Prenons un exemple actuel : les chrétiens de Corée du sud prient chaque semaine pour la réunification du pays. C’est une prière politique. Avez-vous remarqué avec quelle faculté d’adaptation le gouvernement sud-coréen a réagi à la demande de la Corée du nord de participer aux JO ? Demande qui s’est fait entendre quelques semaines avant les JO. Comme si la Corée du sud était attentive à qui frappe à sa porte, tout en n’étant pas dupe sur la capacité de manipulation du nord. Mais il y a eu une prise au sérieux de l’autre.

Lié à cela, il y a le fait que notre prière se désincarne : on attend tout de Dieu dans une autre sphère que notre réalité. Rhode participe à cette prière mais se prépare à recevoir l’exaucement, même si la voix de Pierre la surprend à un point qu’elle en oublie de lui ouvrir. Est-ce que nous prions sans nous préparer à recevoir l’exaucement ? Est-ce que nous prions en nous préparant à recevoir l’exaucement ? Nos Eglises peinent à connaître un renouveau. Mais serait-ce parce qu’elles ne sont pas prêtes pour l’accueillir ?
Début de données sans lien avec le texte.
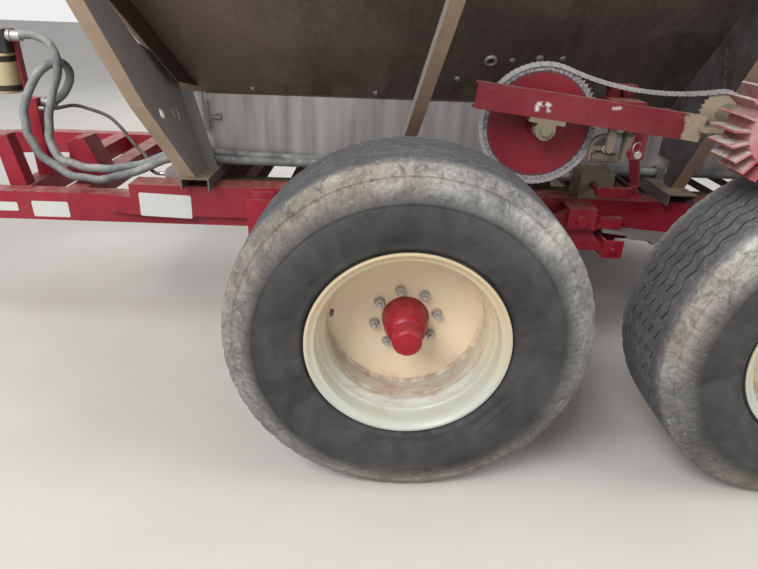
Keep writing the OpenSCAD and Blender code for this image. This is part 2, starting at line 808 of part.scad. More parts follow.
// A child put at distance d along the conveyor's loop, with its own Z pointing out of the loop
module on_loop(d, straight) {
  turn = PI * conveyor_r;
  if (d < straight)
    translate([conveyor_rear_x + d, 0, loop_z + conveyor_r]) children();
  else if (d < straight + turn)
    translate([conveyor_front_x, 0, loop_z]) rotate([0, (d - straight) / conveyor_r * 180 / PI, 0])
      translate([0, 0, conveyor_r]) children();
  else if (d < 2 * straight + turn)
    translate([conveyor_front_x - (d - straight - turn), 0, loop_z - conveyor_r]) rotate([0, 180, 0])
      children();
  else
    translate([conveyor_rear_x, 0, loop_z])
      rotate([0, 180 + (d - 2 * straight - turn) / conveyor_r * 180 / PI, 0])
      translate([0, 0, conveyor_r]) children();
}

module conveyor_shafts() {
  color(STEEL)
    for (x = [conveyor_front_x, conveyor_rear_x])
      translate([x, 0, loop_z]) {
        rod_y(conveyor_shaft_d, 4 - beam_in_y, beam_in_y - 4);
        for (y = [-strand_y, strand_y])
          rod_y(2 * (conveyor_r - strand_t / 2 - seat_gap), y - 8, y + 8);
        for (s = [-1, 1]) on_side(s) shaft_bearing();
      }
}

// A bearing block bolted to the inner face of the long beam, drawn round the shaft
module shaft_bearing() {
  foot = loop_z - beam_top + 40;
  translate([-40, beam_in_y - 36, -foot]) cube([80, 36, foot - 20]);
  rod_y(conveyor_shaft_d + 24, beam_in_y - 36, beam_in_y - 6);
}

module feed_gate() {
  color(STAINLESS) {
    translate([gate_x, -gate_w / 2, gate_z]) cube([gate_t, gate_w, gate_h]);
    translate([gate_x - 30, -60, gate_z + gate_h - 60]) cube([30, 120, 60]);
    translate([gate_x - 15, 0, gate_z + gate_h]) cylinder(d = screw_d, h = gate_lift + 200);
  }
}

// Channels that hold the gate's edges, with a bar over them that its screw passes through
module gate_guides() {
  side_gap = 1;
  wall_x = hopper_rear_x - sheet_t;
  bar = 2 * (wall_x - gate_x + 15);
  color(STAINLESS)
    difference() {
      union() {
        for (s = [-1, 1])
          on_side(s)
            translate([gate_x - guide_t - side_gap, gate_w / 2 - guide_lip, gate_z])
              cube([wall_x - gate_x + guide_t + side_gap, guide_lip + guide_t + side_gap,
                guide_top - gate_z]);
        translate([gate_x - 15 - bar / 2, -gate_w / 2 - guide_t - side_gap, guide_top])
          cube([bar, gate_w + 2 * (guide_t + side_gap), bar]);
      }
      for (s = [-1, 1])
        on_side(s)
          translate([gate_x - side_gap, gate_w / 2 - guide_lip - eps, gate_z - eps])
            cube([gate_t + 2 * side_gap, guide_lip + side_gap + eps, guide_top - gate_z + eps]);
      translate([gate_x - 15, 0, guide_top - eps])
        cylinder(d = screw_d + 2 * bearing_play, h = bar + 2 * eps);
    }
}

// Drop posts under the long beams and a bar behind them for the two spinner motors
module spinner_frame() {
  low = spinner_arm_z - spinner_arm_h;
  post_x = rail_rear_x + 15;
  back = spinner_x - 60;
  color(RED) {
    for (s = [-1, 1])
      on_side(s) {
        translate([post_x, beam_in_y, low]) cube([80, beam_w, beam_z - low]);
        translate([back, beam_in_y, low]) cube([post_x - back, beam_w, spinner_arm_h]);
      }
    translate([back, -beam_in_y, low]) cube([120, 2 * beam_in_y, spinner_arm_h]);
  }
}

// One hydraulic motor under each disc, bored for the disc's shaft
module spinner_motors() {
  color(BLACK)
    for (s = [-1, 1])
      on_side(s)
        translate([spinner_x, spinner_gap / 2, spinner_arm_z])
          difference() {
            union() {
              translate([-motor_base / 2, -motor_base / 2, 0]) cube([motor_base, motor_base, motor_base_h]);
              translate([0, 0, motor_base_h]) cylinder(d = motor_d, h = motor_h - motor_base_h);
            }
            translate([0, 0, 30]) cylinder(d = spinner_shaft_d + 2 * bearing_play, h = motor_h);
          }
}

module spinner(s) {
  color(STAINLESS) on_side(s)
    translate([spinner_x, spinner_gap / 2, spinner_z]) {
      cylinder(d = spinner_d, h = disc_thick);
      translate([0, 0, 45 - motor_h]) cylinder(d = spinner_shaft_d, h = motor_h - 45 + eps);
      translate([0, 0, disc_thick]) cylinder(d = 90, h = 50);
      for (i = [0:fin_count - 1])
        rotate([0, 0, i * 360 / fin_count]) translate([0, 0, disc_thick]) linear_extrude(fin_h)
          polygon(fin_outline(6));
    }
}

// A fin of thickness t that curves back as it runs out from the disc's hub
function fin_outline(t) = let (n = 8, r0 = 40, r1 = spinner_d / 2 - 5)
  concat([for (i = [0:n]) fin_point(r0 + (r1 - r0) * i / n, 0)],
    [for (i = [n:-1:0]) fin_point(r0 + (r1 - r0) * i / n, t)]);
function fin_point(r, side) = let (a = 30 * pow(r / spinner_d, 2)) [r * cos(a) - side * sin(a),
  r * sin(a) + side * cos(a)];

// Side plates, a sloped back plate and a ridge that parts the stream over the two discs
module flow_divider() {
  front = hopper_rear_x - 260;
  back = conveyor_rear_x - 220;
  low = spinner_z + fin_h + 25;
  high = clear_z + 120;
  color(STAINLESS) {
    for (s = [-1, 1])
      on_side(s)
        along_y(band_y, band_y + 6, [[front, floor_z], [front, high], [back, high], [back, floor_z]]);
    along_y(-band_y, band_y, [[back, high], [back + 6, high], [back + 66, low], [back + 60, low]]);
    translate([back + 50, 0, 0])
      along_x(90, [[-120, low], [-112, low], [0, low + 90], [112, low], [120, low], [0, low + 98]]);
  }
}

// A canister under its head, which is bolted to the stand
module hydraulic_filter() {
  color(CREAM) translate([filter_x, filter_y, 0]) {
    translate([0, 0, filter_z]) cylinder(d = 104, h = 150);
    translate([-55, -40, filter_z + 150]) cube([110, 80, 90]);
  }
}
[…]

Concrètement, être attentif aux besoins qui se font entendre dans notre monde peut nous indiquer un chemin de renouveau pour l’Eglise. Avoir une oreille pour la détresse de proches dans nos familles peut nous indiquer que la porte est ouverte pour l’action de Dieu via notre compassion[1].
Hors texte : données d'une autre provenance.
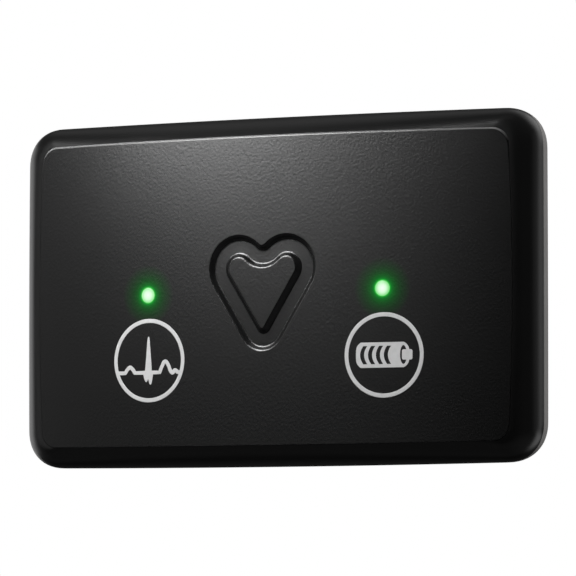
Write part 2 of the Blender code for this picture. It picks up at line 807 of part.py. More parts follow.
def post_cores():
    """The rear shell's posts: a sleeve over each boss nose, then a bore for the screw's shank."""
    sleeve = NOSE_RADIUS + FIT_GAP
    bore = SHANK_RADIUS + FIT_GAP
    profile = [
        (bore, NOSE_BACK + FIT_GAP),
        (sleeve, NOSE_BACK + FIT_GAP),
        (sleeve, BOARD_BACK + FIT_GAP),
        (POST_RADIUS, BOARD_BACK + FIT_GAP),
        (POST_RADIUS, BACK_INNER + POST_ROOT),
        (bore, BACK_INNER + POST_ROOT),
    ]
    post = turned("post_core", profile, 0, 0, 0, cutters, steps=SMALL_ROUND_STEPS)
    return at_screws("post", post, cutters)


def head_recesses():
    """Counterbores for the screw heads, and the clearance for each shank where it enters its post."""
    head = HEAD_RADIUS + FIT_GAP
    shank = SHANK_RADIUS + 2 * FIT_GAP
    seat = HEAD_FRONT - FIT_GAP
    profile = [
        (0, seat - OVERRUN),
        (shank, seat - OVERRUN),
        (shank, seat),
        (head, seat),
        (head, CASE_DEPTH + OVERRUN),
        (0, CASE_DEPTH + OVERRUN),
    ]
    recess = turned("head_recess_form", profile, 0, 0, 0, cutters, steps=SMALL_ROUND_STEPS)
    return at_screws("head_recess", recess, cutters)


def door_outline(outset=0.0):
    return plain_outline(
        DOOR_HALF_WIDTH + outset,
        DOOR_BOTTOM - outset,
        DOOR_TOP + outset,
        DOOR_CORNER + outset,
        DOOR_FOOT_CORNER,
    )


def hinge_bar(name, radius, half_length, group, finish=None):
    """A round bar along the door's hinge axis."""
    profile = [(0, -half_length), (radius, -half_length), (radius, half_length), (0, half_length)]
    bar = turned(
        name, profile, 0, HINGE_DEPTH, HINGE_RISE, group, finish, steps=SMALL_ROUND_STEPS
    )
    bar.rotation_euler = (0, math.pi / 2, 0)
    return bar


def socket_space():
    """Room for the lead socket: the body's pocket and the snout's way out through the top wall."""
    pocket_bottom = (SOCKET_BOTTOM + SOCKET_TOP) / 2
    pocket = (
        SOCKET_WIDTH + 2 * FIT_GAP,
        SOCKET_TOP + FIT_GAP - pocket_bottom,
        SNOUT_BACK - BOARD_BACK + FIT_GAP,
    )
    way_out_bottom = (pocket_bottom + SOCKET_TOP) / 2
    way_out = (
        SNOUT_WIDTH + 2 * FIT_GAP,
        HALF_HEIGHT + OVERRUN - way_out_bottom,
        SNOUT_THICKNESS - SOCKET_WALL + 2 * FIT_GAP,
    )
    return (
        block("socket_pocket", pocket, 0, BOARD_BACK, pocket_bottom, cutters),
        block("snout_way_out", way_out, 0, SNOUT_FRONT - FIT_GAP, way_out_bottom, cutters),
    )


def bay_windows():
    """Openings in the bay's floor for the contact block and the card holder."""
    contact_size = (
        CONTACT_BLOCK_WIDTH + 2 * FIT_GAP,
        BLADE_THICKNESS + CONTACT_BLOCK_HEIGHT + 3 * FIT_GAP,
        BAY_FLOOR_THICKNESS + 2 * BAY_STANDOFF,
    )
    card_size = (
        HOLDER_WIDTH + 2 * FIT_GAP,
        HOLDER_WALL + CARD_HEIGHT + 3 * FIT_GAP,
        BAY_FLOOR_THICKNESS + 2 * BAY_STANDOFF,
    )
    return (
        block("contact_window", contact_size, CONTACT_BLOCK_X, BOARD_BACK, BATTERY_TOP, cutters),
        block("card_window", card_size, HOLDER_X, BOARD_BACK, HOLDER_BOTTOM - FIT_GAP, cutters),
    )


def finger_scoop():
    """The shallow hollow at the door's top edge where a fingernail gets hold of it."""
    form = bmesh.new()
    bmesh.ops.create_uvsphere(
        form, u_segments=ROUND_STEPS, v_segments=SMALL_ROUND_STEPS, radius=SCOOP_RADIUS
    )
    mesh = bpy.data.meshes.new("finger_scoop")
    form.to_mesh(mesh)
    form.free()
    scoop = added("finger_scoop", mesh, cutters)
    scoop.location = place(0, CASE_DEPTH + SCOOP_RADIUS - SCOOP_DEPTH, DOOR_TOP)
    return scoop


def build_rear_shell():
    straight = REAR_FRONT + INNER_STRAIGHT
    rings = back_rings(straight, BACK_INNER, LAND_WIDTH, INNER_ROUNDING, INNER_STEPS)[::-1]
    rings += [
        ring(case_outline(LAND_WIDTH), TONGUE_FRONT),
        ring(case_outline(REBATE_INSET + FIT_GAP), TONGUE_FRONT),
        ring(case_outline(REBATE_INSET + FIT_GAP), REAR_FRONT),
    ]
    rings += back_rings(REAR_FRONT, CASE_DEPTH, REAR_STEP, REAR_ROUNDING, RIM_STEPS)
    shell = loft("rear_shell", rings, place(0, REAR_FRONT, 0), monitor, grey_abs())
    tub = plain_outline(TUB_HALF_WIDTH, TUB_BOTTOM, TUB_TOP, DOOR_CORNER, DOOR_CORNER)
    join(
        shell,
        plate("bay_tub", [tub], BAY_FLOOR_FRONT, BACK_INNER + BAY_ROOT, cutters),
        *post_cores(),
    )
    beyond = CASE_DEPTH + OVERRUN
    trunnion_reach = DOOR_HALF_WIDTH + TRUNNION_LENGTH + FIT_GAP
    cut(
        shell,
        plate("bay_pocket", [bay_outline()], BAY_FLOOR_BACK, beyond, cutters),
        plate("door_recess", [door_outline(FIT_GAP)], LEDGE_DEPTH, beyond, cutters),
        hinge_bar("trunnion_holes", TRUNNION_RADIUS + FIT_GAP, trunnion_reach, cutters),
        finger_scoop(),
        *head_recesses(),
        *bay_windows(),
        *socket_space(),
    )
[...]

Rhode la minus s’inspire en réalité de Jésus lui-même. Jésus passait du temps dans la prière et avec ses disciples. Mais sa prière et sa communion avec les 12 n’était pas une fin en soi. C’était juste la base arrière pour son action dans le monde. C’était juste un moyen d’avoir le recul nécessaire pour apporter de manière adéquate la réponse du Règne de son Père au milieu des détresses de son monde. Ses oreilles étaient ouvertes sur la voix du Père et sur les appels du monde. Mon vécu chrétien ne peut pas se situer seulement au cœur de l’Eglise, il doit aussi me conduire à m’approcher de la porte pour écouter ce qui se passe dehors. Car si je prie que Ton Règne vienne, il y a fort à parier qu’il va venir, à ma porte… là dehors.

Amen.

 

[1] Il y a le fait d’être seulement centré, tourné sur le spirituel, sur l’Eglise. Vivre notre foi en tournant en rond entre chrétiens. Juste préoccupé par le renouveau de l’Eglise mais pas du tout intéressé à voir en quoi ce renouveau est lié à ce qui se passe à la porte de l’Eglise, et passe par le fait de s’engager pour la communauté locale.